(begin)
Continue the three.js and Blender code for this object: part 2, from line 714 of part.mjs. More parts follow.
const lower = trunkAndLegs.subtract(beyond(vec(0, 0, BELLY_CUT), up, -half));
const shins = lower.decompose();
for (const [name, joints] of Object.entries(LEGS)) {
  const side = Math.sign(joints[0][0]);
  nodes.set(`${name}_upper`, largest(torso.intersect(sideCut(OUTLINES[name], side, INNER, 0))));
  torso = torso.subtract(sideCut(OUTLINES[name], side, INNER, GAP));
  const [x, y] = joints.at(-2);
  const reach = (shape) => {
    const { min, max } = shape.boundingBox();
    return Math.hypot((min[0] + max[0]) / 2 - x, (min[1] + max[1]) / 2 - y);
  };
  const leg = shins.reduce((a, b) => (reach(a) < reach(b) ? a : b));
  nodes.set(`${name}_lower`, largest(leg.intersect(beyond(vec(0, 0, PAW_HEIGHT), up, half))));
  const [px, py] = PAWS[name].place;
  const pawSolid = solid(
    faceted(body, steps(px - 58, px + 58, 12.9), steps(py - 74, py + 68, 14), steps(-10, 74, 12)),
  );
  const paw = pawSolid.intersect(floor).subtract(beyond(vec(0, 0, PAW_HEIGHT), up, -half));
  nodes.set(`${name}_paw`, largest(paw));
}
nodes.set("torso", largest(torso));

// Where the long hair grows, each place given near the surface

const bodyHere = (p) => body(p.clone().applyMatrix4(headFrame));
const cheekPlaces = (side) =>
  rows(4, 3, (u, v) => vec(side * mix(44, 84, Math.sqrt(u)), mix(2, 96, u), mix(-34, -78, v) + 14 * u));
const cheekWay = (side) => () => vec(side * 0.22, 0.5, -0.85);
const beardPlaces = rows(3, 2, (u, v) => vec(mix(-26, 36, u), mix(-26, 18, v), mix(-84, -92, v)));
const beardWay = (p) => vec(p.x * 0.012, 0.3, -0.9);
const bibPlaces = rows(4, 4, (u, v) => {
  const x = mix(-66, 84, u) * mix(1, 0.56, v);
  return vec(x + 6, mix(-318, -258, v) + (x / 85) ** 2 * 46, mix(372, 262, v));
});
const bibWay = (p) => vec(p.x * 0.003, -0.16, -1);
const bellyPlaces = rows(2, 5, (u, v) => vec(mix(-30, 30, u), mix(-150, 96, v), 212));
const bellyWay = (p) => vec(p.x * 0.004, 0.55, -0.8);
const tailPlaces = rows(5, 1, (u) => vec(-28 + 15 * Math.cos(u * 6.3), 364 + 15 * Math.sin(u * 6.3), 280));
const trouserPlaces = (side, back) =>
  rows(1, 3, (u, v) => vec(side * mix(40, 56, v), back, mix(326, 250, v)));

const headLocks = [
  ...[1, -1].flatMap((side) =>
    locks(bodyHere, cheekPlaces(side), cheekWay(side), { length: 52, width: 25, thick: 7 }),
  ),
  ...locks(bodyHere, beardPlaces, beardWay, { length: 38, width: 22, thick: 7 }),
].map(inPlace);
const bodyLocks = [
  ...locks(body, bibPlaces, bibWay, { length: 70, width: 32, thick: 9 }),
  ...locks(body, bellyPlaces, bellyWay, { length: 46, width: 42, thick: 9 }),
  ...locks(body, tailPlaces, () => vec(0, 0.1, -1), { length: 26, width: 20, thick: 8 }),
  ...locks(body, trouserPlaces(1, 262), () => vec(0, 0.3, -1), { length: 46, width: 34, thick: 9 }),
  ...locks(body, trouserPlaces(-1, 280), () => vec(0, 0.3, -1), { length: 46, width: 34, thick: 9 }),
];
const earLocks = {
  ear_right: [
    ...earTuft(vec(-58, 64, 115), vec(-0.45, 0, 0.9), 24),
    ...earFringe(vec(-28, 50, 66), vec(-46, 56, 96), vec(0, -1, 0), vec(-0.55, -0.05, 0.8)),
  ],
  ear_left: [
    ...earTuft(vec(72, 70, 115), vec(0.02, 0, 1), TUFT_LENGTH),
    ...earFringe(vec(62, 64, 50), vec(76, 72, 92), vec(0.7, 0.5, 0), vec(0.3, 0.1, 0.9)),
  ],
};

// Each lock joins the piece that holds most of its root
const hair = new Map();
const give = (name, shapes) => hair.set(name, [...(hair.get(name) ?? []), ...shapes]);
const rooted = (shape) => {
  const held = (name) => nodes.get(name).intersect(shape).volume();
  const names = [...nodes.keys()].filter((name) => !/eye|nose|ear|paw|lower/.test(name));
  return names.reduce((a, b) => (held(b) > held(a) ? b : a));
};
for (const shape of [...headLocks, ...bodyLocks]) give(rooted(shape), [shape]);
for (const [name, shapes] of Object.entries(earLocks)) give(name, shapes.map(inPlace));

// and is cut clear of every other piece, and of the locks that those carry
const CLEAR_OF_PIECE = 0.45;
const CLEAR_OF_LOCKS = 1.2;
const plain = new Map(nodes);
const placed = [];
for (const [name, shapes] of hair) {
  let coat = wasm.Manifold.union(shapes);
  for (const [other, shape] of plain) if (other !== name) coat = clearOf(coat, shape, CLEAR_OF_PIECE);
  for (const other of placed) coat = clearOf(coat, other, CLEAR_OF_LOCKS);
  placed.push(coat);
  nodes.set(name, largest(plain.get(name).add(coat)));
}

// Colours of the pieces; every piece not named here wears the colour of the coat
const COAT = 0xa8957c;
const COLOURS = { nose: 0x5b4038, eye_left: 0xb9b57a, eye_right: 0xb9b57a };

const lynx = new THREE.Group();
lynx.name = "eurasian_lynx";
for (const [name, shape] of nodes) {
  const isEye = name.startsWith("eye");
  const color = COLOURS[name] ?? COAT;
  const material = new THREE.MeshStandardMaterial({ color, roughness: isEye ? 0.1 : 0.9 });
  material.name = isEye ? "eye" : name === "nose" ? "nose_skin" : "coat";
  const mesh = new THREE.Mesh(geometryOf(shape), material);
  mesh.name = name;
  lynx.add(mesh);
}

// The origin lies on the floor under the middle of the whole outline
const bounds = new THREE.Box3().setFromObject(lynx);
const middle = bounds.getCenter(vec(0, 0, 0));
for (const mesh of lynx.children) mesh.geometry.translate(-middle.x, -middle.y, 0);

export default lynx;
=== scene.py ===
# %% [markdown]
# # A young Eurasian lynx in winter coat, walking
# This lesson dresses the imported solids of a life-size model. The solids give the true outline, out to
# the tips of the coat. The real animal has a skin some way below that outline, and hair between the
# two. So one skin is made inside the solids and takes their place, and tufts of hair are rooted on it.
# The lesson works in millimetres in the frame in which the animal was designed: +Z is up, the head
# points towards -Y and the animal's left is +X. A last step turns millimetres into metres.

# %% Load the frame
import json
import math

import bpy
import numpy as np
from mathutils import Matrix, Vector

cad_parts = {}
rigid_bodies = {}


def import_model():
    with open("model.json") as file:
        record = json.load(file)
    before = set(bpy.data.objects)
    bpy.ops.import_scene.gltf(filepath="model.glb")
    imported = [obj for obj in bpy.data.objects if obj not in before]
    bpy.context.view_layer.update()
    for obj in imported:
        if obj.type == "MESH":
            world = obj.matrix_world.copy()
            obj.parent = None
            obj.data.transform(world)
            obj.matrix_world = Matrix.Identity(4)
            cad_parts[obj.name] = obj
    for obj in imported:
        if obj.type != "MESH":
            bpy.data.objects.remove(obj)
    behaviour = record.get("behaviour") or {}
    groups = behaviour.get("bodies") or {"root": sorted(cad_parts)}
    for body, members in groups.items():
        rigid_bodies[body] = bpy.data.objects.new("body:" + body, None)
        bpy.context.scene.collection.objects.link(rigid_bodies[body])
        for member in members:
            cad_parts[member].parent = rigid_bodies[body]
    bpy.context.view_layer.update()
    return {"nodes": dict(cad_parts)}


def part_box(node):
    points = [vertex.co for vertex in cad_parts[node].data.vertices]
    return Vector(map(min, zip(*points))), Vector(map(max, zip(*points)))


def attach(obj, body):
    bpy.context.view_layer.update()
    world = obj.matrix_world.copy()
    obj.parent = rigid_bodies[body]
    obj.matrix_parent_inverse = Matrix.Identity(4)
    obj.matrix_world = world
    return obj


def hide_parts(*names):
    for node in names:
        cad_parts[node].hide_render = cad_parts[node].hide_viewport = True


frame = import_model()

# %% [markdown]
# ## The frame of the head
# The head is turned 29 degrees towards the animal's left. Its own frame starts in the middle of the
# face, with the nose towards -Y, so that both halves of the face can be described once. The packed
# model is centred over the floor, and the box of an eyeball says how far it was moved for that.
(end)
Task details: Retype the portion of the data above that starts on the line with "const lynx = new THREE.Group();" and finishes on the line with "imported = [obj", including both of those lines.

Solution:
const lynx = new THREE.Group();
lynx.name = "eurasian_lynx";
for (const [name, shape] of nodes) {
  const isEye = name.startsWith("eye");
  const color = COLOURS[name] ?? COAT;
  const material = new THREE.MeshStandardMaterial({ color, roughness: isEye ? 0.1 : 0.9 });
  material.name = isEye ? "eye" : name === "nose" ? "nose_skin" : "coat";
  const mesh = new THREE.Mesh(geometryOf(shape), material);
  mesh.name = name;
  lynx.add(mesh);
}

// The origin lies on the floor under the middle of the whole outline
const bounds = new THREE.Box3().setFromObject(lynx);
const middle = bounds.getCenter(vec(0, 0, 0));
for (const mesh of lynx.children) mesh.geometry.translate(-middle.x, -middle.y, 0);

export default lynx;
=== scene.py ===
# %% [markdown]
# # A young Eurasian lynx in winter coat, walking
# This lesson dresses the imported solids of a life-size model. The solids give the true outline, out to
# the tips of the coat. The real animal has a skin some way below that outline, and hair between the
# two. So one skin is made inside the solids and takes their place, and tufts of hair are rooted on it.
# The lesson works in millimetres in the frame in which the animal was designed: +Z is up, the head
# points towards -Y and the animal's left is +X. A last step turns millimetres into metres.

# %% Load the frame
import json
import math

import bpy
import numpy as np
from mathutils import Matrix, Vector

cad_parts = {}
rigid_bodies = {}


def import_model():
    with open("model.json") as file:
        record = json.load(file)
    before = set(bpy.data.objects)
    bpy.ops.import_scene.gltf(filepath="model.glb")
    imported = [obj for obj in bpy.data.objects if obj not in before]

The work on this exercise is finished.